I went to a C4 Education screening last night entitled “TV is dead?” My answer – read my blog (two years ago! – funnily enough about the same time as I started thinking about blogging for theatre) The bit in the programme where, if I’d been at home, I’d have been shouting at the telly, was when someone from the Beeb trotted out the old line that in future, as media professionals, they would be the people that we could trust to sift out the crap. NO, BBC, STOP! I don’t want your opinion on what’s crap and what’s not, I want you to make excellent programmes that no one else can make. More “Dr Who”, “Comics Britannia”, “Windscale”, “The Mighty Boosh” (oh God! *More* Storyville, not less!!!!) and fewer animals stuck up trees and celebrities who can’t tap dance.

Phew!

I really liked that younger people were included in the debate in a fairly unpatronising way, though friends and other regular readers know what I think of panel sessions.

Missing from last night was any recognition that the internet is about social interaction not content delivery (just like TV has always been) and so you should be concentrating on making stuff that people want to interact around rather than worrying about how they get it and whether everyone’s paid exactly the right money (whole other rant on that one – tell us straight – how much money gets spent on protecting rights? – how much more or less is it than the amount of money you currently lose to “piracy” – how much more money might you actually make if you weren’t so tight arsed about it all – *hint* watch Radiohead very carefully)

Also missing was any glimmer of understanding that advertising might not work any more. The real question here is “TV Advertising is Dead?” And it comes in two parts – 1. People don’t want to be interrupted or fed commercial information any more, they want it self-service and 2. The current advertising sales model is based on pulling the wool over the eyes of advertisers with extrapolations from sample audiences – what happens when you (and they) start to get real audience numbers in real time based on actual attention data from your viewers/subscribers in a form that makes comparison with other online media forms more like-for-like?

ENO getting it spot on for Carmen

I just love the Carmen blog from the English National Opera.

It’s exactly what I was talking about here

Well done to the folk at interesource who got it going, but super well done to the ENO people who seem to have taken to it as naturally as I’d hoped. I was really grateful to get to talk to John Berry a few weeks ago and hear his take – I came away understanding that ENO was an obvious place to do this – democratisation of access to opera is one of their cornerstones. We also talked about ‘bootstrapping’ online and offline relationships and I thought I saw a small lightbulb go on.

There’s a ton of cool video on the site – perhaps too many talking heads (but who am I to talk!) but some fantastic music and behind the scenes action. Go look.

I think it’s a great example of post-geek bloggery – as I’ve been saying for a while, make your own fly-on-the-wall documentary of what you’re doing rather than getting a crew in to follow you around and then stitch you up after the event.
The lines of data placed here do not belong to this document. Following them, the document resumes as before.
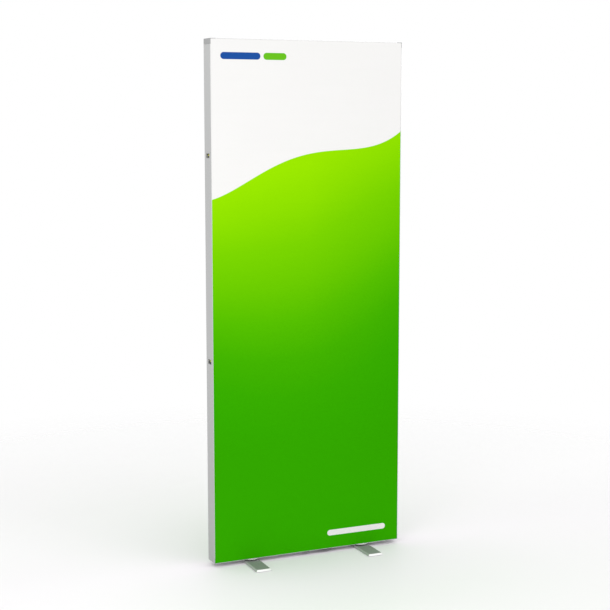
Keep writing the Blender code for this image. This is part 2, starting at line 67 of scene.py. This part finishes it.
class Graph:
    """A material's nodes, with short calls for the ones that are used here."""

    def __init__(self, name):
        self.mat = bpy.data.materials.new(name)
        self.mat.use_nodes = True
        self.tree = self.mat.node_tree
        self.tree.nodes.clear()
        self.out = self.tree.nodes.new("ShaderNodeOutputMaterial")
        self.bsdf = self.tree.nodes.new("ShaderNodeBsdfPrincipled")
        self.tree.links.new(self.bsdf.outputs[0], self.out.inputs["Surface"])
        self.place = self.tree.nodes.new("ShaderNodeTexCoord").outputs["Object"]
        self._axes = None

    def set(self, **values):
        """Numbers and colours that are the same all over, on the shader's own sockets."""
        for k, v in values.items():
            self.bsdf.inputs[k.replace("_", " ")].default_value = v
        return self

    def put(self, socket, value):
        """A value on an input: a link from a socket, or a plain number."""
        if isinstance(value, bpy.types.NodeSocket):
            self.tree.links.new(value, socket)
        else:
            socket.default_value = value

    def axes(self):
        if self._axes is None:
            n = self.tree.nodes.new("ShaderNodeSeparateXYZ")
            self.put(n.inputs[0], self.place)
            self._axes = n.outputs
        return self._axes

    def math(self, op, a, b=0.0, c=0.0, clamp=False):
        n = self.tree.nodes.new("ShaderNodeMath")
        n.operation = op
        n.use_clamp = clamp
        for i, v in enumerate((a, b, c)):
            self.put(n.inputs[i], v)
        return n.outputs[0]

    def add(self, a, b):
        return self.math("ADD", a, b)

    def mul(self, a, b):
        return self.math("MULTIPLY", a, b)

    def poly(self, x, coefficients):
        """c0 + c1 x + c2 x^2 + ... by Horner's rule."""
        total = coefficients[-1]
        for c in reversed(coefficients[:-1]):
            total = self.math("MULTIPLY_ADD", x, total, c)
        return total

    def stretch(self, scale, at=None):
        n = self.tree.nodes.new("ShaderNodeMapping")
        self.put(n.inputs["Vector"], at or self.place)
        n.inputs["Scale"].default_value = scale
        return n.outputs[0]

    def noise(self, scale=(1, 1, 1), detail=2.0, rough=0.5, distortion=0.0):
        n = self.tree.nodes.new("ShaderNodeTexNoise")
        self.put(n.inputs["Vector"], self.stretch(scale))
        n.inputs["Scale"].default_value = 1.0
        n.inputs["Detail"].default_value = detail
        n.inputs["Roughness"].default_value = rough
        n.inputs["Distortion"].default_value = distortion
        return n.outputs["Fac"]

    def cells(self, scale=(1, 1, 1), feature="F1"):
        n = self.tree.nodes.new("ShaderNodeTexVoronoi")
        n.feature = feature
        self.put(n.inputs["Vector"], self.stretch(scale))
        n.inputs["Scale"].default_value = 1.0
        return n.outputs["Distance"]

    def span(self, value, low, high, to_low, to_high):
        n = self.tree.nodes.new("ShaderNodeMapRange")
        for name, v in (("Value", value), ("From Min", low), ("From Max", high), ("To Min", to_low), ("To Max", to_high)):
            self.put(n.inputs[name], v)
        return n.outputs[0]

    def ramp(self, value, stops):
        """A colour ramp through (position, linear rgb) stops."""
        n = self.tree.nodes.new("ShaderNodeValToRGB")
        self.put(n.inputs[0], value)
        e = n.color_ramp.elements
        while len(e) < len(stops):
            e.new(0.5)
        for element, (at, rgb) in zip(e, stops):
            element.position = at
            element.color = (*rgb, 1.0)
        return n.outputs[0]

    def mix(self, factor, a, b, blend="MIX"):
        n = self.tree.nodes.new("ShaderNodeMix")
        n.data_type = "RGBA"
        n.blend_type = blend
        n.clamp_factor = True
        ins = [s for s in n.inputs if s.enabled]
        for s, v in zip(ins, (factor, a, b)):
            if isinstance(v, tuple):
                v = (*v, 1.0) if len(v) == 3 else v
            self.put(s, v)
        return [s for s in n.outputs if s.enabled][0]

    def tint(self, colour, factor, low, high):
        """colour times a number that goes from low to high with factor."""
        f = self.span(factor, 0.0, 1.0, low, high)
        n = self.tree.nodes.new("ShaderNodeVectorMath")
        n.operation = "SCALE"
        if isinstance(colour, tuple):
            n.inputs[0].default_value = colour
        else:
            self.put(n.inputs[0], colour)
        self.put(n.inputs["Scale"], f)
        return n.outputs[0]

    def bump(self, height, strength, distance, after=None):
        n = self.tree.nodes.new("ShaderNodeBump")
        n.inputs["Strength"].default_value = strength
        n.inputs["Distance"].default_value = distance
        self.put(n.inputs["Height"], height)
        if after is not None:
            self.put(n.inputs["Normal"], after)
        return n.outputs[0]

    def finish(self, colour=None, rough=None, normal=None):
        if colour is not None:
            self.put(self.bsdf.inputs["Base Color"], colour)
        if rough is not None:
            self.put(self.bsdf.inputs["Roughness"], rough)
        if normal is not None:
            self.put(self.bsdf.inputs["Normal"], normal)
        return self.mat


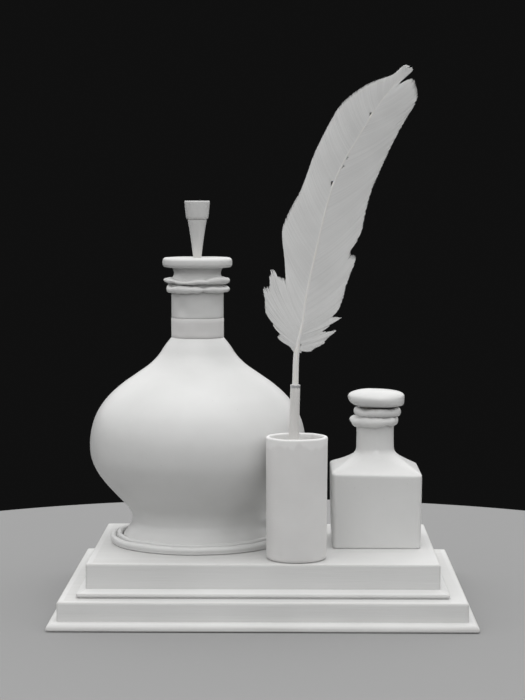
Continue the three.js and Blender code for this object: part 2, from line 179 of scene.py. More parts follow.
def spun(rows, around=96, shift=None, closed=False):
    """A turned shape from rows of (radius, height), up its outside and back down its inside."""
    rings = []
    for radius, height in rows:
        if radius < 1e-6:
            rings.append([(0, 0, height)])
            continue
        ring = []
        for step in range(around):
            angle = math.tau * step / around
            out, up = shift(angle, radius, height) if shift else (radius, height)
            ring.append((out * math.cos(angle), out * math.sin(angle), up))
        rings.append(ring)
    return skinned(rings, closed)


def rounded_square(half_x, half_y, height, corner, steps=6):
    """A rectangle of points with rounded corners at one height."""
    ring = []
    for turn, (side_x, side_y) in enumerate(((1, 1), (-1, 1), (-1, -1), (1, -1))):
        for step in range(steps + 1):
            angle = math.radians(90 * turn + 90 * step / steps)
            x = side_x * (half_x - corner) + corner * math.cos(angle)
            y = side_y * (half_y - corner) + corner * math.sin(angle)
            ring.append((x, y, height))
    return ring


# ---- Materials --------------------------------------------------------------------------------

NOISE, CELLS, MATHS = "ShaderNodeTexNoise", "ShaderNodeTexVoronoi", "ShaderNodeMath"
MIX, MAPPED, REMAP = "ShaderNodeMix", "ShaderNodeMapping", "ShaderNodeMapRange"


def colour(code):
    """The linear colour of an sRGB hex code."""
    parts = [int(code[i : i + 2], 16) / 255 for i in (1, 3, 5)]
    return [part / 12.92 if part <= 0.04045 else ((part + 0.055) / 1.055) ** 2.4 for part in parts] + [1.0]


def add_node(tree, kind, settings=None, inputs=None):
    """Adds a node with its settings, and values or links for its inputs."""
    made = tree.nodes.new(kind)
    for key, value in (settings or {}).items():
        setattr(made, key, value)
    for key, value in (inputs or {}).items():
        if isinstance(value, bpy.types.NodeSocket):
            tree.links.new(value, made.inputs[key])
        else:
            made.inputs[key].default_value = value
    return made


def new_material(name, **inputs):
    """A material with one Principled shader: the material, its tree, shader and Object coordinates."""
    material = bpy.data.materials.new(name)
    material.use_nodes = True
    tree = material.node_tree
    tree.nodes.clear()
    sockets = {key.replace("_", " "): value for key, value in inputs.items()}
    shader = add_node(tree, "ShaderNodeBsdfPrincipled", inputs=sockets)
    add_node(tree, "ShaderNodeOutputMaterial", inputs={"Surface": shader.outputs["BSDF"]})
    return material, tree, shader, add_node(tree, "ShaderNodeTexCoord").outputs["Object"]


def tinted(tree, shader, factor, low, high):
    """Base colour that runs from low to high with a factor, each a hex code or a colour's socket."""
    low, high = (colour(end) if isinstance(end, str) else end for end in (low, high))
    mix = add_node(tree, MIX, {"data_type": "RGBA"}, {0: factor, 6: low, 7: high})
    tree.links.new(mix.outputs[2], shader.inputs["Base Color"])
    return mix.outputs[2]


def embossed(tree, shader, height, depth_mm):
    """Relief of this depth in millimetres."""
    sockets = {"Height": height, "Distance": depth_mm * MM, "Strength": 1.0}
    bump = add_node(tree, "ShaderNodeBump", inputs=sockets)
    tree.links.new(bump.outputs["Normal"], shader.inputs["Normal"])


def per_metre(size_mm):
    """The texture scale whose features are this many millimetres across."""
    return 1 / (size_mm * MM)


def painted_wood():
    """Poplar under satin white oil paint, laid on with a brush along each board: the eye gets long
    faint strokes, a little grain telegraphing through, and bare-rubbed edges a shade darker."""
    material, tree, shader, spot = new_material("painted_poplar", Roughness=0.5, Specular_IOR_Level=0.4)
    uv = add_node(tree, "ShaderNodeUVMap", {"uv_map": "along"}).outputs["UV"]
    layers = []
    for squeeze, size, more in (
        (0.03, 1.1, {"Detail": 4, "Roughness": 0.6}),
        (0.05, 4.5, {"Detail": 3, "Distortion": 0.6}),
    ):
        along = add_node(tree, MAPPED, inputs={"Vector": uv, "Scale": (squeeze, 1, 1)}).outputs["Vector"]
        inputs = {"Vector": along, "Scale": per_metre(size), **more}
        layers.append(add_node(tree, NOISE, {"noise_dimensions": "2D"}, inputs).outputs["Fac"])
    strokes, grain = layers
    cloudy = {"Vector": spot, "Scale": per_metre(38), "Detail": 2}
    cloud = add_node(tree, NOISE, inputs=cloudy).outputs["Fac"]
    patchy = add_node(tree, REMAP, inputs={"Value": cloud, "From Min": 0.3, "From Max": 0.7, "To Max": 0.6})
    paint = tinted(tree, shader, patchy.outputs["Result"], PAINT_LIGHT, PAINT_DEEP)
    wear = add_node(tree, "ShaderNodeAttribute", {"attribute_name": "wear"}).outputs["Fac"]
    broken = add_node(tree, MATHS, {"operation": "MULTIPLY", "use_clamp": True}, {0: wear, 1: grain})
    tinted(tree, shader, broken.outputs["Value"], paint, PAINT_WORN)
    relief = add_node(tree, MATHS, {"operation": "MULTIPLY_ADD"}, {0: grain, 1: 1.3, 2: strokes})
    embossed(tree, shader, relief.outputs["Value"], 0.075)
    return material


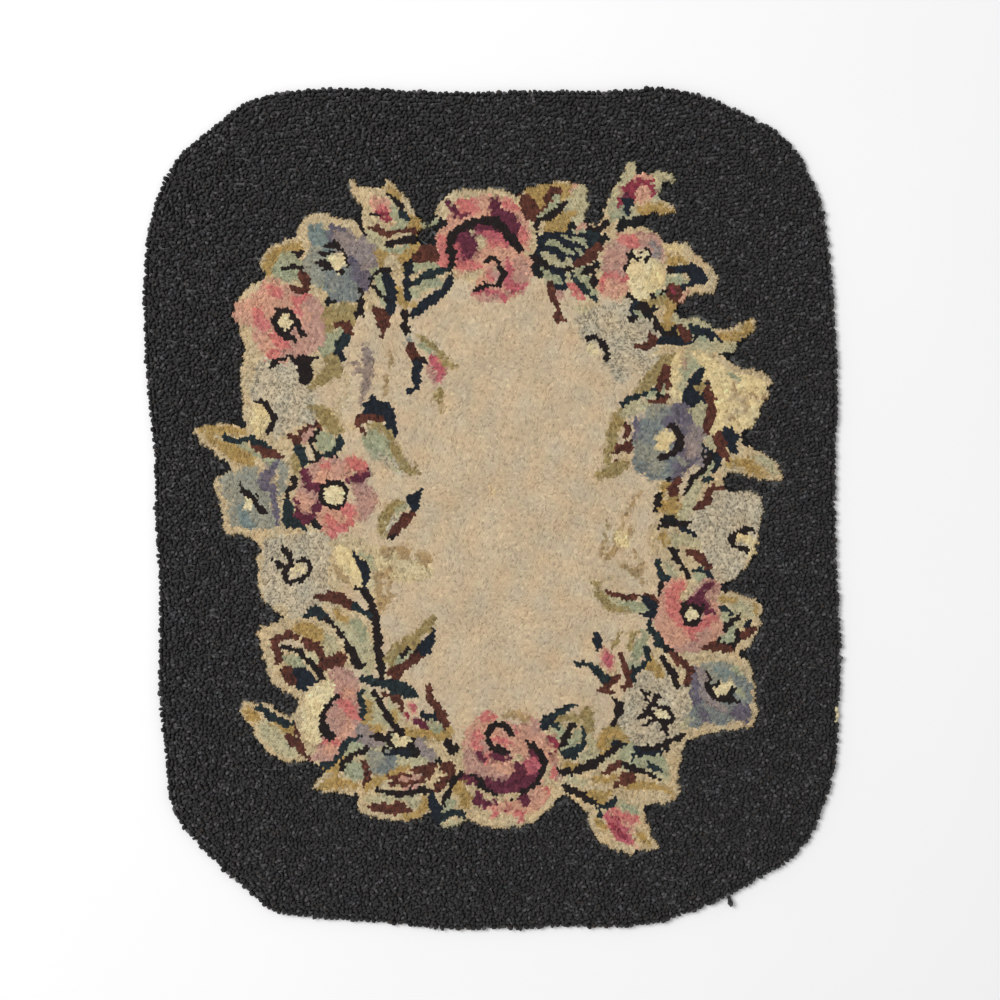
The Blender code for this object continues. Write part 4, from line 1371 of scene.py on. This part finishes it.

When I’ve pitched this idea to other people, the perceived barriers have been (lack of) editorial control and shining the light on the creative process too early. I don’t know what the process has been for creating content here, but I can’t imagine that Sally Potter has had to get her blog approved by a committee every time she writes.

One suggestion – a more obvious place to find CC-licenced images for bloggers to use to illustrate their posts about you 🙂

You made me love you when I saw your thighs

macro 012…is the alternative rendition of this little beauty (660kb 0:42) but here is a one chorus blast of the original.

Not directed at anyone in particular (no, I haven’t been making any girls cry) just the first thing that popped into my head when I picked up my ukulele for a late afternoon recording session and dedicated to anyone whose ever had tears in their eyes.